● **PROBLEM STATEMENT**: Beginning with the first line of the data below, extract each line up to and including the one containing "4.9, fadeBelow: 24". Copy them exactly and add nothing.

● **RAW DATA**:
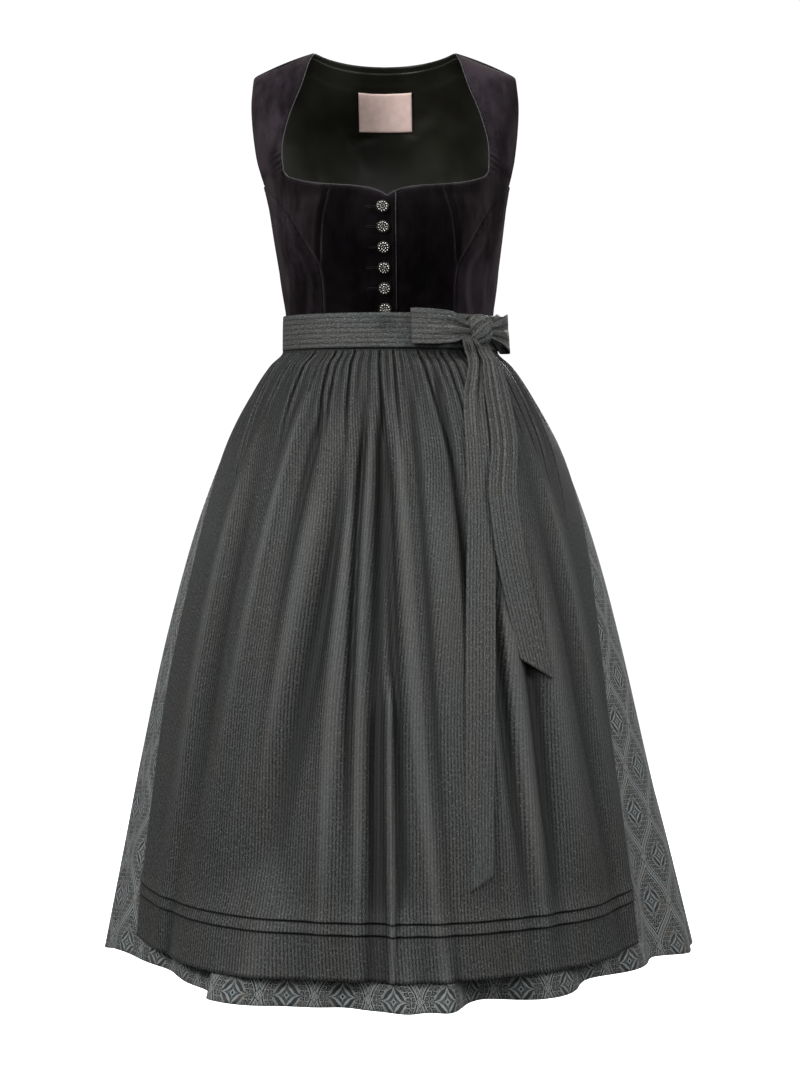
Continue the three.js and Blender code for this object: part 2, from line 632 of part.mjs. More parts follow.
// How far the apron's outer face stands off the form.
function apronLift(angle, z) {
  const below = easeBetween(-z, -bandBottomZ, -bandBottomZ + 20);
  const own = foldLift(apronFolds, angle, z, apronHemZ) + apronStandOff * below;
  const clear = foldLift(skirtFolds, angle, z, skirtHemZ) + lerp(2, 6, easeBetween(-z, 420, 900));
  return lerp(apronTopLift, Math.max(own, clear), below);
}

const apronTopZ = bandBottomZ - seamGap;
const apronRowDrops = [0, 0.016, 0.045, 0.1, 0.18, 0.3, 0.45, 0.62, 0.82];

// Each apron row is a share of the drop, or a distance above the hem with the tuck's rise there.
const apronRows = apronRowDrops.map((drop) => ({ drop, rise: 0 }));
for (const above of tuckAboveHem) {
  apronRows.push({ aboveHem: above, rise: tuck.rise });
  apronRows.push({ aboveHem: above - tuck.lip, rise: 0 });
}
apronRows.push({ aboveHem: 0, rise: 0 });

function apronPoint(row, column, offset) {
  const share = column / apronCells;
  const hem = apronHemAt(share);
  const z = row.drop === undefined ? hem + row.aboveHem : lerp(apronTopZ, hem, row.drop);
  const angle = apronEdgeAngle(z, share);
  const gather = gatherLift(column / columnsPerGather, Math.floor(column / columnsPerGather),
    z, bandBottomZ, 2.6, -600);
  const tuckRise = offset === 0 ? row.rise : 0;
  return figurePoint(angle, z, offset + apronLift(angle, z) + gather + tuckRise);
}

addPiece('apron_panel', sheet([...apronRows].reverse(), spread(0, apronCells, apronCells), apronPoint,
  0, apronCloth), material.apron, frontShift);

// Waistband and ties

const bandOffset = seamGap + tieCloth;
const overBand = bandOffset + seamGap + tieCloth;
const bandEnds = { right: -100, left: 98 };
const buttonBump = { width: 12, rise: 4.9, fadeBelow: 24 };

// The waist is a plain drum behind the band, eased out over the last button's lower rim.
function waistPoint(angle, z, offset) {
  const lean = (bandTopZ - z) / bandWidth;
  const point = figurePoint(angle, bandTopZ, offset + 0.7 + 1.4 * lean);
  const near = Math.abs(angle) < 30 ? Math.exp(-Math.pow((point.x - buttonX) / buttonBump.width, 2)) : 0;
  const high = 1 - easeBetween(-z, -bandTopZ, -bandTopZ + buttonBump.fadeBelow);
  point.y -= (buttonBump.rise + offset * 0.4) * near * high;
  point.z = z;
  return point;
}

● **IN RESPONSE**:
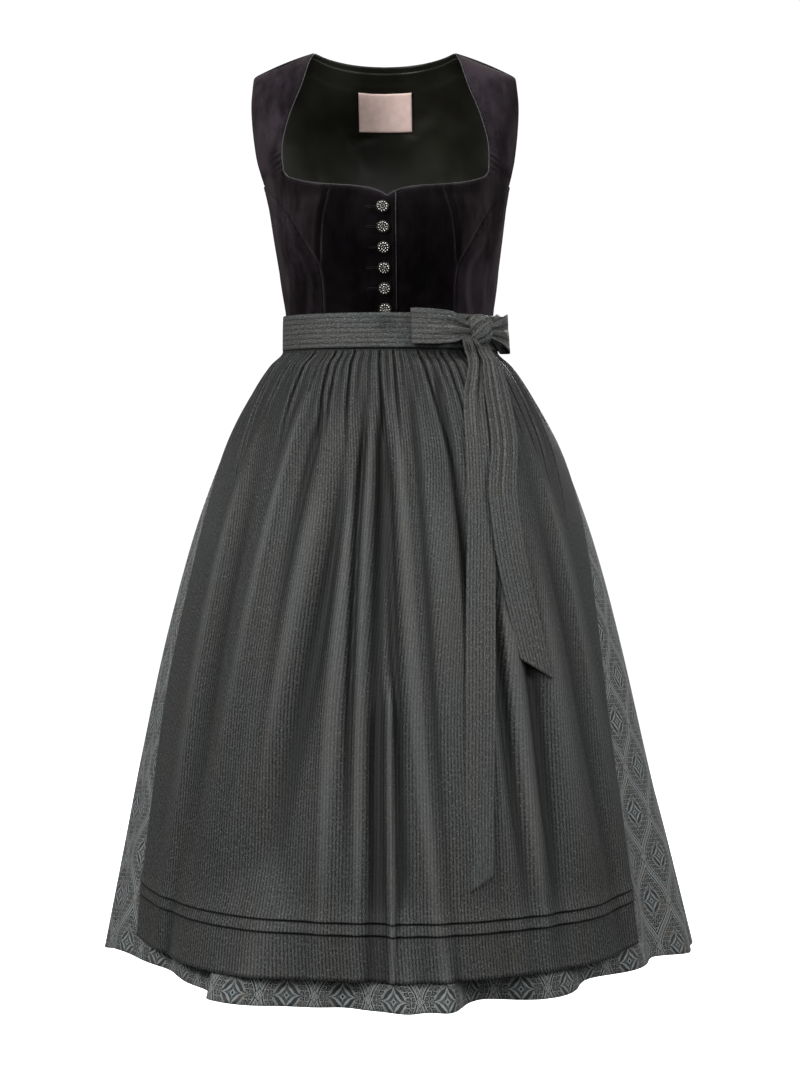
Continue the three.js and Blender code for this object: part 2, from line 632 of part.mjs. More parts follow.
// How far the apron's outer face stands off the form.
function apronLift(angle, z) {
  const below = easeBetween(-z, -bandBottomZ, -bandBottomZ + 20);
  const own = foldLift(apronFolds, angle, z, apronHemZ) + apronStandOff * below;
  const clear = foldLift(skirtFolds, angle, z, skirtHemZ) + lerp(2, 6, easeBetween(-z, 420, 900));
  return lerp(apronTopLift, Math.max(own, clear), below);
}

const apronTopZ = bandBottomZ - seamGap;
const apronRowDrops = [0, 0.016, 0.045, 0.1, 0.18, 0.3, 0.45, 0.62, 0.82];

// Each apron row is a share of the drop, or a distance above the hem with the tuck's rise there.
const apronRows = apronRowDrops.map((drop) => ({ drop, rise: 0 }));
for (const above of tuckAboveHem) {
  apronRows.push({ aboveHem: above, rise: tuck.rise });
  apronRows.push({ aboveHem: above - tuck.lip, rise: 0 });
}
apronRows.push({ aboveHem: 0, rise: 0 });

function apronPoint(row, column, offset) {
  const share = column / apronCells;
  const hem = apronHemAt(share);
  const z = row.drop === undefined ? hem + row.aboveHem : lerp(apronTopZ, hem, row.drop);
  const angle = apronEdgeAngle(z, share);
  const gather = gatherLift(column / columnsPerGather, Math.floor(column / columnsPerGather),
    z, bandBottomZ, 2.6, -600);
  const tuckRise = offset === 0 ? row.rise : 0;
  return figurePoint(angle, z, offset + apronLift(angle, z) + gather + tuckRise);
}

addPiece('apron_panel', sheet([...apronRows].reverse(), spread(0, apronCells, apronCells), apronPoint,
  0, apronCloth), material.apron, frontShift);

// Waistband and ties

const bandOffset = seamGap + tieCloth;
const overBand = bandOffset + seamGap + tieCloth;
const bandEnds = { right: -100, left: 98 };
const buttonBump = { width: 12, rise: 4.9, fadeBelow: 24 };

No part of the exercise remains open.